Letra veguera | Los viajes de Leonardo
21/08/2024.- Dentro de un CDI en Barinas, o en un anexo habilitado exclusivamente para la atención de los pacientes víctimas de covid, escuché por primera vez una versión tan terriblemente apocalíptica como las difundidas por los medios comunicacionales identificados ideológicamente con Bill Gates y otros siniestros personajes extraterrestres, terráqueos o androides que —dicen— son los altos jerarcas del llamado Estado profundo.

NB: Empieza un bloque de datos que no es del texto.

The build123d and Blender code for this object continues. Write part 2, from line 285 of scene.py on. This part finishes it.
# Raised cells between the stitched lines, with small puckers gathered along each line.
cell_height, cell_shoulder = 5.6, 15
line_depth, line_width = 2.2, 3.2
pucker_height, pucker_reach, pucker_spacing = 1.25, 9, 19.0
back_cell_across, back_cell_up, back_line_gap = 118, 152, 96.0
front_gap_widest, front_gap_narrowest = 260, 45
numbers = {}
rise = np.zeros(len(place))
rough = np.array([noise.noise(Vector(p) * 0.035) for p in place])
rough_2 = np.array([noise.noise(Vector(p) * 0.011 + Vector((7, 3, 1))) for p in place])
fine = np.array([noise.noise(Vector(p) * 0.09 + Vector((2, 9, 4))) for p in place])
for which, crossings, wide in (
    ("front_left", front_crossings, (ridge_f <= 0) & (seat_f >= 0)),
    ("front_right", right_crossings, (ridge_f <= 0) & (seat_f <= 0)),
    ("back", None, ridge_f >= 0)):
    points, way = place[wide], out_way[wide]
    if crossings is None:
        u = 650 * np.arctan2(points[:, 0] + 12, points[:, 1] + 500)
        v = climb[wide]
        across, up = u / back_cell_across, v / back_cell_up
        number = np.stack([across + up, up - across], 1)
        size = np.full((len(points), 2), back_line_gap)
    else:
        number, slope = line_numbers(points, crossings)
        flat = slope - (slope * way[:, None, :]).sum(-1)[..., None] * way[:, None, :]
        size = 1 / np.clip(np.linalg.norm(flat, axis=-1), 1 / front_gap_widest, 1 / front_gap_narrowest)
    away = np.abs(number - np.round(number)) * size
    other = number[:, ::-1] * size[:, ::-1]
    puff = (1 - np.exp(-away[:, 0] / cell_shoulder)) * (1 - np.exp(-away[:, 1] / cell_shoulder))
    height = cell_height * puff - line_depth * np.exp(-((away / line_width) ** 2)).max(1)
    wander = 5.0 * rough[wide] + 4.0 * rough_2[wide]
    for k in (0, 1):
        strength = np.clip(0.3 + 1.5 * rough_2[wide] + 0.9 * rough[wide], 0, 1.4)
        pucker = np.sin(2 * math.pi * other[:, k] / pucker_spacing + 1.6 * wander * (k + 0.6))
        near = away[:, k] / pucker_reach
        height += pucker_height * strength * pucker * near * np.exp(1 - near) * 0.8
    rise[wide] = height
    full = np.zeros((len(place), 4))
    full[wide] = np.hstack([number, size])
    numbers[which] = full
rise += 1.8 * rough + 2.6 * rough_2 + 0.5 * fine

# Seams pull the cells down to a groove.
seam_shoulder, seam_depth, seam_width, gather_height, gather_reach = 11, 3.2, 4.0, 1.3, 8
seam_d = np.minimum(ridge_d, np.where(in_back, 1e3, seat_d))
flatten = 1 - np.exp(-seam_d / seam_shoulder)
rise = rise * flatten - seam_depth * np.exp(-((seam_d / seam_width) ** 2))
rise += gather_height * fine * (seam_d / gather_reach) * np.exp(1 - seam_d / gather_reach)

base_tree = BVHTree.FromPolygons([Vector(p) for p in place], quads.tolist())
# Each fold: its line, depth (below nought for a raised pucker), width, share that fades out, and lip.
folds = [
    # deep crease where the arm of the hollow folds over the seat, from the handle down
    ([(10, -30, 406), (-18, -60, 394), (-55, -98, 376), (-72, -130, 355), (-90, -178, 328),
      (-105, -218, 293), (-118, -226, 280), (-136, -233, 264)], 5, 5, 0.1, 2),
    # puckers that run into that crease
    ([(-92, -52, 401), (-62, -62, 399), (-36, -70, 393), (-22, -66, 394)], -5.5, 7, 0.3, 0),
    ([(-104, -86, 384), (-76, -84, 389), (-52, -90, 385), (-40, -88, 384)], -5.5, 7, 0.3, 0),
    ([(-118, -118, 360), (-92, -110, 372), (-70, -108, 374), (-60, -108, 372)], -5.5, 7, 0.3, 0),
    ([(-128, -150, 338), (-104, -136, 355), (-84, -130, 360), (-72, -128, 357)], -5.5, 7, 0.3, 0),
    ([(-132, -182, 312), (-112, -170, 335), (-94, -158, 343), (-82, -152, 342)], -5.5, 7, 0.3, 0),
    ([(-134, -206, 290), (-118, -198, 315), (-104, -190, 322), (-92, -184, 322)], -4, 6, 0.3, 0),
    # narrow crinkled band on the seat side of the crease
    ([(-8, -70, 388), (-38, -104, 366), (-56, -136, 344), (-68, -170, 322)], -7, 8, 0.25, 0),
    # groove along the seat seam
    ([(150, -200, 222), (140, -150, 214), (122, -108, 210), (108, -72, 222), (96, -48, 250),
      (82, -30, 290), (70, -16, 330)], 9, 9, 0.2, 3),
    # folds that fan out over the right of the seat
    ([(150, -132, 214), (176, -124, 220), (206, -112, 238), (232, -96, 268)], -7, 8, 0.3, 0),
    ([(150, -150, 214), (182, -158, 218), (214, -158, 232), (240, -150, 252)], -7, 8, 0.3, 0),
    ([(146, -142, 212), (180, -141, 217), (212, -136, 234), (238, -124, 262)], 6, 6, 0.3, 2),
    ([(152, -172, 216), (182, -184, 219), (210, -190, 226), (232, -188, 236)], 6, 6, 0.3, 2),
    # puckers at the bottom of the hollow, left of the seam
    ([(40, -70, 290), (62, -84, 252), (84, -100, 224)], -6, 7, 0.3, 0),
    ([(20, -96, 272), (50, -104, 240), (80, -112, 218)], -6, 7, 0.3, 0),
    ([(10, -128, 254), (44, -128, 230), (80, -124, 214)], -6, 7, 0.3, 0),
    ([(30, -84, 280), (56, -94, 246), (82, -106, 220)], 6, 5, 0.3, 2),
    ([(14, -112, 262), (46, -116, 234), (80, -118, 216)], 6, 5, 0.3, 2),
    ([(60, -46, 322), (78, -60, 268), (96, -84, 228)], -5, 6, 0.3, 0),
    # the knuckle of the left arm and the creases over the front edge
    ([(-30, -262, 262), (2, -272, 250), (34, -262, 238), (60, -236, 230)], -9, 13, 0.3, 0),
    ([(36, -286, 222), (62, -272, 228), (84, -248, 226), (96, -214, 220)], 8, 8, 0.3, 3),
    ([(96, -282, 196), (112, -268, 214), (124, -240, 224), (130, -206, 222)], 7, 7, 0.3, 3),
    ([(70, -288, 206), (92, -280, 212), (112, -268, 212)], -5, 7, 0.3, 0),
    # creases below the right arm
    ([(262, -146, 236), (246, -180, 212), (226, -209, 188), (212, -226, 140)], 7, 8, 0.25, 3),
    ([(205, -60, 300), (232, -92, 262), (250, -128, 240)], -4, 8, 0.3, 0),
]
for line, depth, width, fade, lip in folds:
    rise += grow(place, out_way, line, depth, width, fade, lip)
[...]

Tal parece ser el caso de Musk, de X, quien supuestamente quiere matar a Maduro a través de videojuegos o encargar a la gente que lo haga desde la comodidad de sus casas, en diversión común con sus padres, quienes creen que González Urrutia ganó el 28-J.
Esa congregación del CDI estaba rezando, o aullando, haciendo proliferar oraciones en dialectos incomprensibles al oído humano sobre cómo —según ese manido concepto de predicado que Google le atribuye— son ciertos asuntos de Dios, que sí es infinito y que todo lo sabe porque está en todas partes, y que todo lo premia o lo castiga aquí en la tierra como en el cielo.
En algún momento, una viejita apolismada dijo: "Solo Dios sabe. Él envió su nueva creación".
Casa confinada
La más fantástica, seguramente por graciosa, conjetura que fui elaborando sobre el quehacer artístico de mi hermano Leonardo durante esa pandemia, inducida por las fuerzas del bien o del mal, o de ambas juntas, o quizás desde años atrás, cuando éramos chicos, es la siguiente: ese Leonardo, el escritor, el inventor, "el maestro", el investigador de todo y de nada, el mágico religioso que se dio el lujo de descubrir a la Virgen del Topochal entre las sombras del patio de su casa en Barinitas; el lector de los petroglifos de papá y José Vicente Abreu, el dibujante del Otro lápiz, el embustero rigurosamente científico, se basó en una caricatura que una vez vi en una revista consagrada a la farándula real (y que mamá guardaba en una cesta de mimbre, que con el tiempo hospedó a una cucaracha espantosa que huyó y la hizo pegar un brinco de la hamaca). Esa curiosa asociación, digo, con la del escritor francés Honoré de Balzac, se parece a la suerte híbrida donde su rostro se me dio un aire un tanto alucinante de aquel Leonardo que, por cierto, nunca he visto escribir, pero sí dibujar en servilletas de bares y otros lugares insólitos.
El viaje
Fue hasta cuando, en la publicación de El viaje, uno de sus libros esenciales, leí en El arte de la prosa ensayística un epígrafe de una de las novelas del francés y, a mi modo, lo comprendí:
¿A qué, si no a una substancia (sic) eléctrica, puede atribuirse la magia con la que la voluntad se entroniza tan majestuosamente en la mirada para eliminar los obstáculos según el mandato del genio, o se filtra, pese a nuestras hipocresías, a través de la envoltura humana?
Historia intelectual de Louis Lambert
El andar, la teoría
En ese texto está la contraseña de El viaje que leí. Supongamos que Leonardo se ha despertado siempre con esa 'substancia eléctrica' en la retina de su mirada socrática —dijera papá—, y entonces emprende el viaje del lenguaje (enigmático), de la poesía y del andar que, según la teoría de Balzac, es "la magia de la voluntad" para transitar caminos, calles, ríos, ciudades, y visitar a los amigos en lugares lejanos o darse una vuelta por donde yacen nuestros muertos.
Sin voluntad, ¿cómo se va a ver esas pátinas que sellan los huesos de quienes se adelantan en el viaje de la muerte?
Sin voluntad no se hubiese fundado Macondo, ni a Comala hubiese ido Juan Preciado a buscar a un tal Pedro Páramo, que dijo ser su padre. Sin voluntad, ni Ulises ni Penélope existirían, ni La Maga, ni Oliveira, ni los puentes de París tampoco; ni Verne hubiese dado la vuelta al día en los ochenta mundos de Cortázar; ni Pablo Castell habría asesinado a María Iribarne; ni Ruiz Guevara; ni Doña Carmen; ni Leonardo mismo hubiese legado a la Caracas de la nueva época, esa Caracas donde por igual se lucha contra el imperio o se baila donde llegue Negel Machado.
En varios de esos viajes, lo he acompañado.